## What you will do
Write out all of the data without omission, exactly as shown.

═══ Given material

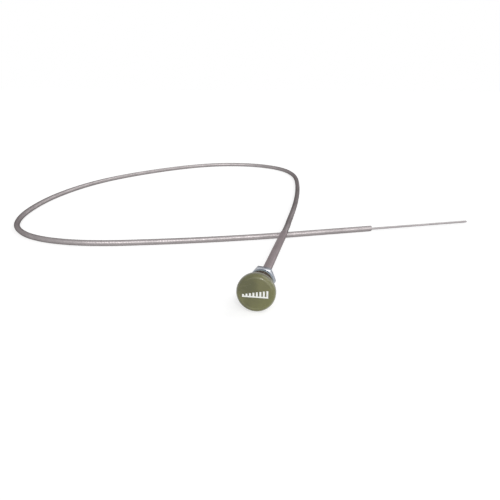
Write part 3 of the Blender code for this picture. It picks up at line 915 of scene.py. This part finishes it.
def build_bushing(settings):
    """Flanged bushing with its thread."""
    front, rear, flange_radius = span("bushing")
    root = THREAD_ROOT_RADIUS
    profile = [
        (front, ROD_HOLE_RADIUS), (front, flange_radius), (0.0, flange_radius), (0.0, root),
        (rear, root), (rear, SOCKET_RADIUS), (SOCKET_FLOOR, SOCKET_RADIUS), (SOCKET_FLOOR, ROD_HOLE_RADIUS),
    ]
    zinc = flange_finish(settings)
    core = linked("bushing_core", turned(eased(profile, BUSHING_CORNER)))
    finished(core, "casing", zinc, ["bushing"])
    ridge = THREAD_CREST_RADIUS - root
    ends = (ridge * THREAD_FROM_FLANGE, rear - ridge * THREAD_FROM_REAR)
    thread = wound("bushing_thread", [on_axis(along) for along in ends], {
        "Coil Radius": root + ridge * THREAD_MIDDLE, "Pitch": settings.thread_pitch,
        "Wire Width": settings.thread_pitch * THREAD_WIDTH, "Wire Thickness": ridge * THREAD_HEIGHT,
        "Flatness": 0.0, "Steps A Turn": THREAD_STEPS_A_TURN, "Wire Sides": THREAD_SIDES, "Finish": zinc,
    })
    finished(thread, "casing", zinc, ["bushing"])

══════

## Task response
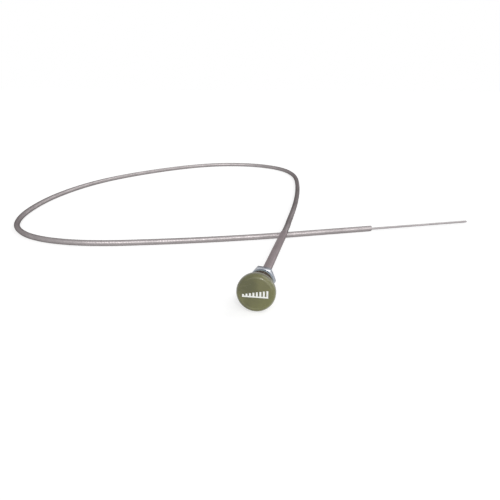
Write part 3 of the Blender code for this picture. It picks up at line 915 of scene.py. This part finishes it.
def build_bushing(settings):
    """Flanged bushing with its thread."""
    front, rear, flange_radius = span("bushing")
    root = THREAD_ROOT_RADIUS
    profile = [
        (front, ROD_HOLE_RADIUS), (front, flange_radius), (0.0, flange_radius), (0.0, root),
        (rear, root), (rear, SOCKET_RADIUS), (SOCKET_FLOOR, SOCKET_RADIUS), (SOCKET_FLOOR, ROD_HOLE_RADIUS),
    ]
    zinc = flange_finish(settings)
    core = linked("bushing_core", turned(eased(profile, BUSHING_CORNER)))
    finished(core, "casing", zinc, ["bushing"])
    ridge = THREAD_CREST_RADIUS - root
    ends = (ridge * THREAD_FROM_FLANGE, rear - ridge * THREAD_FROM_REAR)
    thread = wound("bushing_thread", [on_axis(along) for along in ends], {
        "Coil Radius": root + ridge * THREAD_MIDDLE, "Pitch": settings.thread_pitch,
        "Wire Width": settings.thread_pitch * THREAD_WIDTH, "Wire Thickness": ridge * THREAD_HEIGHT,
        "Flatness": 0.0, "Steps A Turn": THREAD_STEPS_A_TURN, "Wire Sides": THREAD_SIDES, "Finish": zinc,
    })
    finished(thread, "casing", zinc, ["bushing"])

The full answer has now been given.